▸ Given data
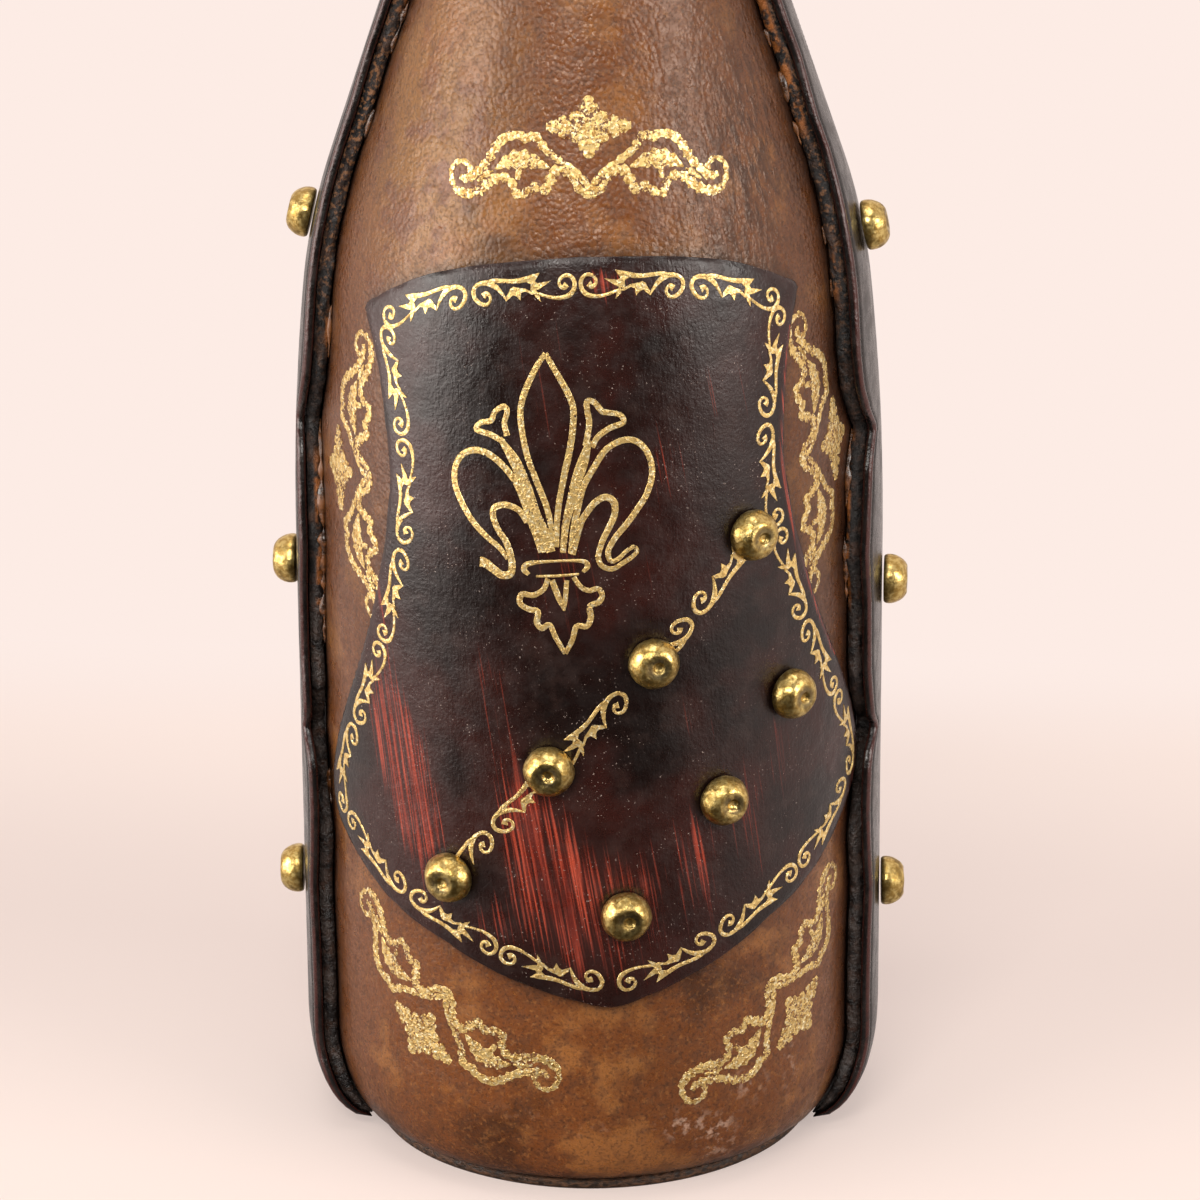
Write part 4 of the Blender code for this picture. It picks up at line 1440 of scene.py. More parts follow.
@dataclass
class ShieldPlate:
    """The lacquered shield, wrapped on the front of the casing."""

    columns: int = 96
    rows: int = 92
    edge_w: float = 1.3
    edge_share: float = 0.5
    stud_r: float = 4.1
    darkest: float = 0.92

    def shares(self, cells: int, width: float) -> Grid:
        """Shares from 0 to 1 that crowd near both ends, where the edge is rounded."""
        rim = np.array([0, 0.12, 0.3, 0.55, 0.85, self.edge_w]) / width
        inner = np.linspace(rim[-1], 1 - rim[-1], cells)
        return np.concatenate([rim[:-1], inner, 1 - rim[:-1][::-1]])

    def grid(self) -> Grid:
        """Flat points of the shield by row and column, blended between its four edges."""
        across = self.shares(self.columns, 2 * SHIELD.half_w)
        upward = self.shares(self.rows, SHIELD.top_h + SHIELD.bottom_h)
        left, right = (by_length(SHIELD.edge(SHIELD.side, way), 1 - upward)[:, None] for way in (-1, 1))
        bottom, top = (
            np.where((across < 0.5)[:, None], *(by_length(SHIELD.edge(run, way), 1 - np.abs(1 - 2 * across))
                                                for way in (-1, 1)))
            for run in (SHIELD.bottom, SHIELD.top)
        )
        u, v = across[None, :, None], upward[:, None, None]
        sides = left * (1 - u) + right * u
        return sides + bottom * (1 - v) + top * v - sides[:1] * (1 - v) - sides[-1:] * v

    def marks(self, flat: Grid, depth: Grid) -> Marks:
        """What the lacquer's material reads.

        Args:
            flat: Rows of across and up.
            depth: Distance of each from the outline.

        Returns:
            The marks flat, brushed and rim, and the mark of painted shadow round the studs.
        """
        a, u = flat.T
        brushed = sum(load * hump(a - (up - u) * 0.16, across, wide) * hump(u, up, high)
                      * np.clip((up + high - u) / high, 0, 1)
                      for across, up, wide, high, load in BRUSHED_PLACES)
        brushed += 1.5 * hump(depth, 0.75, 0.4) * ((a > 20) & (u > -10) & (u < 50))
        # Painted shadow darkens the lacquer round the foot of each stud
        off = np.min([np.hypot(*(flat - stud).T) for stud in SHIELD_STUDS], axis=0)
        return {
            "flat": np.column_stack([flat, 0 * a]), "brushed": np.clip(brushed, 0, self.darkest),
            "rim": depth, "grime": 0.9 * hump(np.maximum(off, self.stud_r), self.stud_r, 0.9),
        }

    def build(self) -> None:
        """Builds the plate with its rounded edge."""
        grid = self.grid()
        flat = grid.reshape(-1, 2)
        depth = SHIELD.depth(flat)
        round_off = np.sqrt(1 - (1 - np.clip(depth / self.edge_w, 0, 1)) ** 2)
        thick = LAYERS.shield_t * (self.edge_share + (1 - self.edge_share) * round_off)
        top = SHIELD.wrap(flat, LAYERS.foot + thick + warp(flat) * np.clip(depth / 4, 0, 1))
        under = SHIELD.wrap(flat, LAYERS.foot)
        marks = {label: np.concatenate([values, values]) for label, values in self.marks(flat, depth).items()}
        item = make_mesh("shield_plate", np.vstack([top, under]), sheet_faces(*grid.shape[:2]),
                         Finish.LACQUER.material, marks)
        dressed(item, Body.CARAFE, "shield_leather", "shield")


@dataclass
class Studs:
    """The domed brass studs, one shape set on the covering by Geometry Nodes."""

    radius: float = 4.3
    height: float = 3.95
    dimple: float = 0.35
    around: int = 36
    seed: int = 7
    top_spin: float = 0.4
    top_seat: float = 1.2
    profile: Points = (
        (0, 0.8), (0.14, 0.81), (0.22, 0.93), (0.32, 0.97), (0.5, 1), (0.6, 0.975), (0.78, 0.83),
        (0.95, 0.52), (1, 0.24), (0.97, 0.08), (0.9, 0),
    )

    def head(self, name: str) -> Object:
        """One stud's head, with a flattened face and a dimple a little off its middle.

        Args:
            name: The piece's name.

        Returns:
            The stud, with its own Z axis outwards and its foot at the origin.
        """
        limits = [self.radius, self.height]
        line = np.clip(smooth_path(np.array(self.profile), 2) * limits, 0, limits)
        t, r = np.meshgrid(full_turn(self.around), line[1:, 0])
        z = np.repeat(line[1:, 1], self.around).reshape(r.shape)
        near = hump(r / self.radius, 0, 0.42)
        dent = 1 + wavy(12, r * np.cos(t) / 1.6, r * np.sin(t) / 1.6, z / 1.6)
        r = r * (1 - 0.012 * dent * (r > 1))
        z = np.clip(z - 0.03 * dent, 0, None)
        ring = np.stack([r * np.cos(t) + self.dimple * near, r * np.sin(t), z], -1).reshape(-1, 3)
        points = np.vstack([[self.dimple, 0, line[0, 1] - 0.05], ring])
        foot = tuple(range(len(points) - self.around, len(points)))
        faces = [*disc_faces(len(line) - 1, self.around), foot]
        dull = np.append(0, hump(r / self.radius, 0.34, 0.13))
        return make_mesh(name, points, faces, Finish.BRASS.material, {"dull": dull})

    def seats(self) -> list[tuple[float, float, float]]:
        """Turn, height and lift of every stud on the covering."""
        on_shield = [(*SHIELD.place(flat), LAYERS.shield_top + LAYERS.gap) for flat in SHIELD_STUDS]
        on_straps = [(OUTLINE.turn(side, z), z, LAYERS.strap_top + LAYERS.gap)
                     for side, heights in STRAP_STUD_HEIGHTS.items() for z in heights]
        return on_shield + on_straps

    def build(self) -> None:
        """Sets a stud at every seat on the covering, and one on the stopper."""
        turn, z, lift = np.array(self.seats()).T
        facing = np.column_stack([QUARTER - LINE.at(z)[1], 0 * z, turn])
        spin = np.random.default_rng(self.seed).uniform(-0.5, 0.5, len(z))
        names = [f"shield_stud_{n}" for n in range(1, 8)]
        names += [f"{side.label}_strap_stud_{n}" for side in Side for n in range(1, 4)]
        item = self.set_out("carafe_studs", LINE.skin(turn, z, lift), facing, spin)
        dressed(item, Body.CARAFE, "brass", *names)
        seat = np.array([(0, 0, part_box("stopper_stud")[0].z / MM + self.top_seat)])
        item = self.set_out("stopper_top_stud", seat, 0 * seat, np.array([self.top_spin]))
        dressed(item, Body.STOPPER, "brass", "stopper_stud")

    def set_out(self, name: str, places: Grid, facing: Grid, spin: Grid) -> Object:
        """Sets studs on points by Geometry Nodes.

        Args:
            name: The piece's name.
            places: Rows of x, y and z in millimetres.
            facing: Rows of Euler angles.
            spin: Turns about each stud's own axis.

        Returns:
            The piece, as a plain mesh.
        """
        head = self.head(name + "_head")
        seats = bare_mesh(name + "_seats", places)
        keep_marks(seats, {"facing": facing, "spin": spin})
        group = Generator("studs_on_seats", seats, {"Stud": head, "Finish": Finish.BRASS.material})
        facing, spin = (
            group.add("GeometryNodeInputNamedAttribute", {"Name": label}, data_type=kind)["Attribute"]
            for label, kind in (("facing", "FLOAT_VECTOR"), ("spin", "FLOAT"))
        )
        both = group.add("FunctionNodeRotateRotation", {
            "Rotation": group.add("FunctionNodeEulerToRotation", {"Euler": facing})[0],
            "Rotate By": group.add("FunctionNodeAxisAngleToRotation", {"Angle": spin})[0],
        }, rotation_space="LOCAL")[0]
        placed = group.add("GeometryNodeInstanceOnPoints", {
            "Points": group.start["Start"], "Rotation": both,
            "Instance": group.add("GeometryNodeObjectInfo", {"Object": group.start["Stud"]})["Geometry"],
        })[0]
        item = group.piece(name, placed)
        bpy.data.objects.remove(head)
        return item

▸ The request
Write out the whole listing again, exactly as it stands.

▸ Problem solution
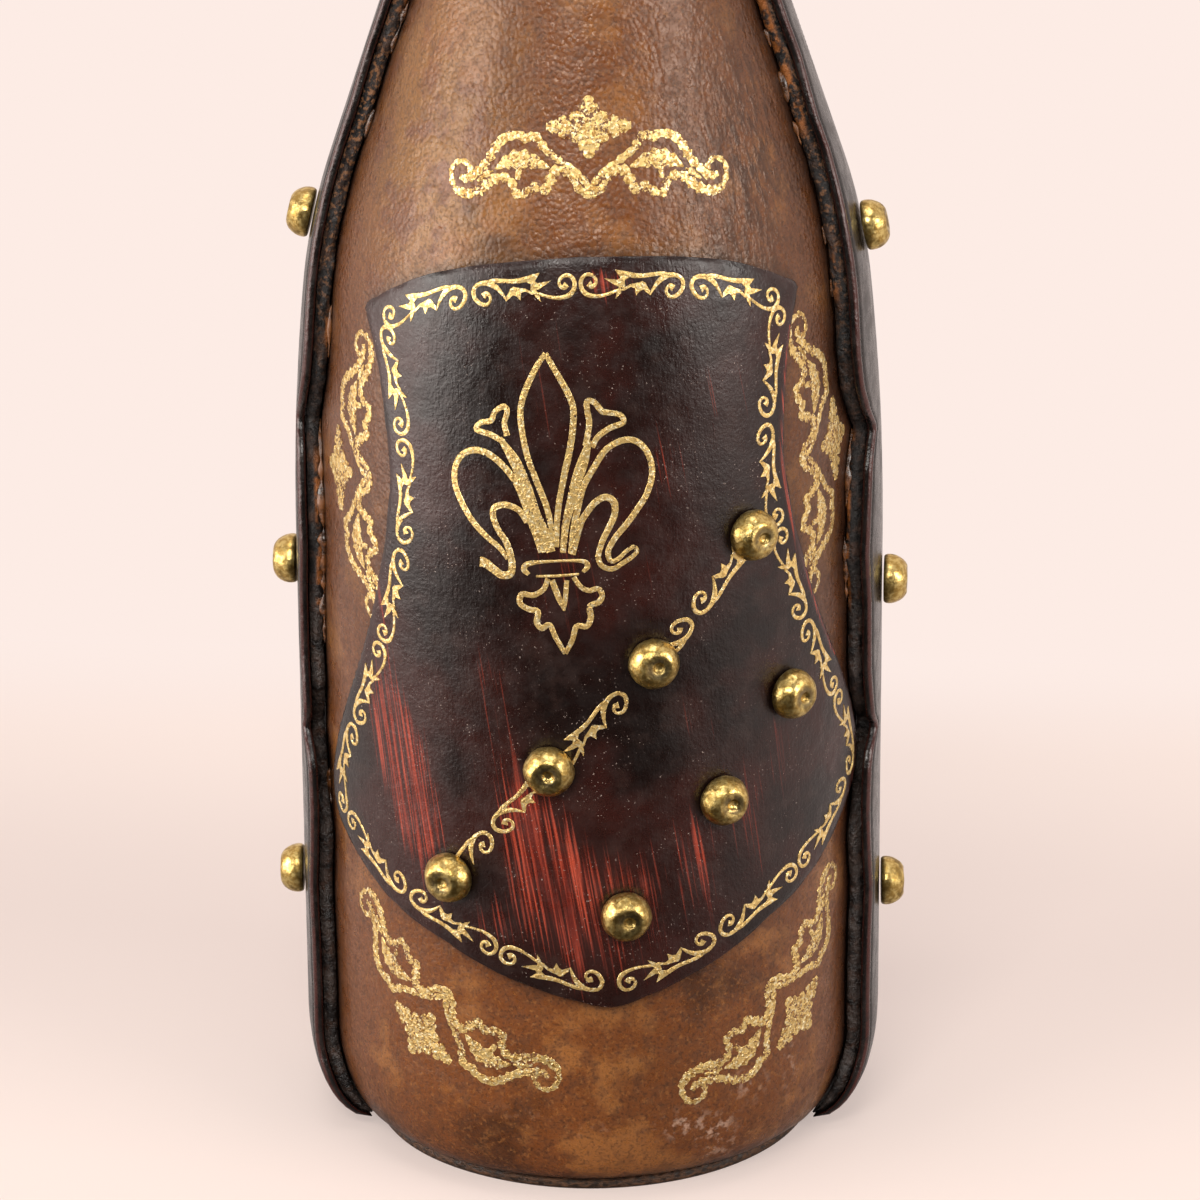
Write part 4 of the Blender code for this picture. It picks up at line 1440 of scene.py. More parts follow.
@dataclass
class ShieldPlate:
    """The lacquered shield, wrapped on the front of the casing."""

    columns: int = 96
    rows: int = 92
    edge_w: float = 1.3
    edge_share: float = 0.5
    stud_r: float = 4.1
    darkest: float = 0.92

    def shares(self, cells: int, width: float) -> Grid:
        """Shares from 0 to 1 that crowd near both ends, where the edge is rounded."""
        rim = np.array([0, 0.12, 0.3, 0.55, 0.85, self.edge_w]) / width
        inner = np.linspace(rim[-1], 1 - rim[-1], cells)
        return np.concatenate([rim[:-1], inner, 1 - rim[:-1][::-1]])

    def grid(self) -> Grid:
        """Flat points of the shield by row and column, blended between its four edges."""
        across = self.shares(self.columns, 2 * SHIELD.half_w)
        upward = self.shares(self.rows, SHIELD.top_h + SHIELD.bottom_h)
        left, right = (by_length(SHIELD.edge(SHIELD.side, way), 1 - upward)[:, None] for way in (-1, 1))
        bottom, top = (
            np.where((across < 0.5)[:, None], *(by_length(SHIELD.edge(run, way), 1 - np.abs(1 - 2 * across))
                                                for way in (-1, 1)))
            for run in (SHIELD.bottom, SHIELD.top)
        )
        u, v = across[None, :, None], upward[:, None, None]
        sides = left * (1 - u) + right * u
        return sides + bottom * (1 - v) + top * v - sides[:1] * (1 - v) - sides[-1:] * v

    def marks(self, flat: Grid, depth: Grid) -> Marks:
        """What the lacquer's material reads.

        Args:
            flat: Rows of across and up.
            depth: Distance of each from the outline.

        Returns:
            The marks flat, brushed and rim, and the mark of painted shadow round the studs.
        """
        a, u = flat.T
        brushed = sum(load * hump(a - (up - u) * 0.16, across, wide) * hump(u, up, high)
                      * np.clip((up + high - u) / high, 0, 1)
                      for across, up, wide, high, load in BRUSHED_PLACES)
        brushed += 1.5 * hump(depth, 0.75, 0.4) * ((a > 20) & (u > -10) & (u < 50))
        # Painted shadow darkens the lacquer round the foot of each stud
        off = np.min([np.hypot(*(flat - stud).T) for stud in SHIELD_STUDS], axis=0)
        return {
            "flat": np.column_stack([flat, 0 * a]), "brushed": np.clip(brushed, 0, self.darkest),
            "rim": depth, "grime": 0.9 * hump(np.maximum(off, self.stud_r), self.stud_r, 0.9),
        }

    def build(self) -> None:
        """Builds the plate with its rounded edge."""
        grid = self.grid()
        flat = grid.reshape(-1, 2)
        depth = SHIELD.depth(flat)
        round_off = np.sqrt(1 - (1 - np.clip(depth / self.edge_w, 0, 1)) ** 2)
        thick = LAYERS.shield_t * (self.edge_share + (1 - self.edge_share) * round_off)
        top = SHIELD.wrap(flat, LAYERS.foot + thick + warp(flat) * np.clip(depth / 4, 0, 1))
        under = SHIELD.wrap(flat, LAYERS.foot)
        marks = {label: np.concatenate([values, values]) for label, values in self.marks(flat, depth).items()}
        item = make_mesh("shield_plate", np.vstack([top, under]), sheet_faces(*grid.shape[:2]),
                         Finish.LACQUER.material, marks)
        dressed(item, Body.CARAFE, "shield_leather", "shield")


@dataclass
class Studs:
    """The domed brass studs, one shape set on the covering by Geometry Nodes."""

    radius: float = 4.3
    height: float = 3.95
    dimple: float = 0.35
    around: int = 36
    seed: int = 7
    top_spin: float = 0.4
    top_seat: float = 1.2
    profile: Points = (
        (0, 0.8), (0.14, 0.81), (0.22, 0.93), (0.32, 0.97), (0.5, 1), (0.6, 0.975), (0.78, 0.83),
        (0.95, 0.52), (1, 0.24), (0.97, 0.08), (0.9, 0),
    )

    def head(self, name: str) -> Object:
        """One stud's head, with a flattened face and a dimple a little off its middle.

        Args:
            name: The piece's name.

        Returns:
            The stud, with its own Z axis outwards and its foot at the origin.
        """
        limits = [self.radius, self.height]
        line = np.clip(smooth_path(np.array(self.profile), 2) * limits, 0, limits)
        t, r = np.meshgrid(full_turn(self.around), line[1:, 0])
        z = np.repeat(line[1:, 1], self.around).reshape(r.shape)
        near = hump(r / self.radius, 0, 0.42)
        dent = 1 + wavy(12, r * np.cos(t) / 1.6, r * np.sin(t) / 1.6, z / 1.6)
        r = r * (1 - 0.012 * dent * (r > 1))
        z = np.clip(z - 0.03 * dent, 0, None)
        ring = np.stack([r * np.cos(t) + self.dimple * near, r * np.sin(t), z], -1).reshape(-1, 3)
        points = np.vstack([[self.dimple, 0, line[0, 1] - 0.05], ring])
        foot = tuple(range(len(points) - self.around, len(points)))
        faces = [*disc_faces(len(line) - 1, self.around), foot]
        dull = np.append(0, hump(r / self.radius, 0.34, 0.13))
        return make_mesh(name, points, faces, Finish.BRASS.material, {"dull": dull})

    def seats(self) -> list[tuple[float, float, float]]:
        """Turn, height and lift of every stud on the covering."""
        on_shield = [(*SHIELD.place(flat), LAYERS.shield_top + LAYERS.gap) for flat in SHIELD_STUDS]
        on_straps = [(OUTLINE.turn(side, z), z, LAYERS.strap_top + LAYERS.gap)
                     for side, heights in STRAP_STUD_HEIGHTS.items() for z in heights]
        return on_shield + on_straps

    def build(self) -> None:
        """Sets a stud at every seat on the covering, and one on the stopper."""
        turn, z, lift = np.array(self.seats()).T
        facing = np.column_stack([QUARTER - LINE.at(z)[1], 0 * z, turn])
        spin = np.random.default_rng(self.seed).uniform(-0.5, 0.5, len(z))
        names = [f"shield_stud_{n}" for n in range(1, 8)]
        names += [f"{side.label}_strap_stud_{n}" for side in Side for n in range(1, 4)]
        item = self.set_out("carafe_studs", LINE.skin(turn, z, lift), facing, spin)
        dressed(item, Body.CARAFE, "brass", *names)
        seat = np.array([(0, 0, part_box("stopper_stud")[0].z / MM + self.top_seat)])
        item = self.set_out("stopper_top_stud", seat, 0 * seat, np.array([self.top_spin]))
        dressed(item, Body.STOPPER, "brass", "stopper_stud")

    def set_out(self, name: str, places: Grid, facing: Grid, spin: Grid) -> Object:
        """Sets studs on points by Geometry Nodes.

        Args:
            name: The piece's name.
            places: Rows of x, y and z in millimetres.
            facing: Rows of Euler angles.
            spin: Turns about each stud's own axis.

        Returns:
            The piece, as a plain mesh.
        """
        head = self.head(name + "_head")
        seats = bare_mesh(name + "_seats", places)
        keep_marks(seats, {"facing": facing, "spin": spin})
        group = Generator("studs_on_seats", seats, {"Stud": head, "Finish": Finish.BRASS.material})
        facing, spin = (
            group.add("GeometryNodeInputNamedAttribute", {"Name": label}, data_type=kind)["Attribute"]
            for label, kind in (("facing", "FLOAT_VECTOR"), ("spin", "FLOAT"))
        )
        both = group.add("FunctionNodeRotateRotation", {
            "Rotation": group.add("FunctionNodeEulerToRotation", {"Euler": facing})[0],
            "Rotate By": group.add("FunctionNodeAxisAngleToRotation", {"Angle": spin})[0],
        }, rotation_space="LOCAL")[0]
        placed = group.add("GeometryNodeInstanceOnPoints", {
            "Points": group.start["Start"], "Rotation": both,
            "Instance": group.add("GeometryNodeObjectInfo", {"Object": group.start["Stud"]})["Geometry"],
        })[0]
        item = group.piece(name, placed)
        bpy.data.objects.remove(head)
        return item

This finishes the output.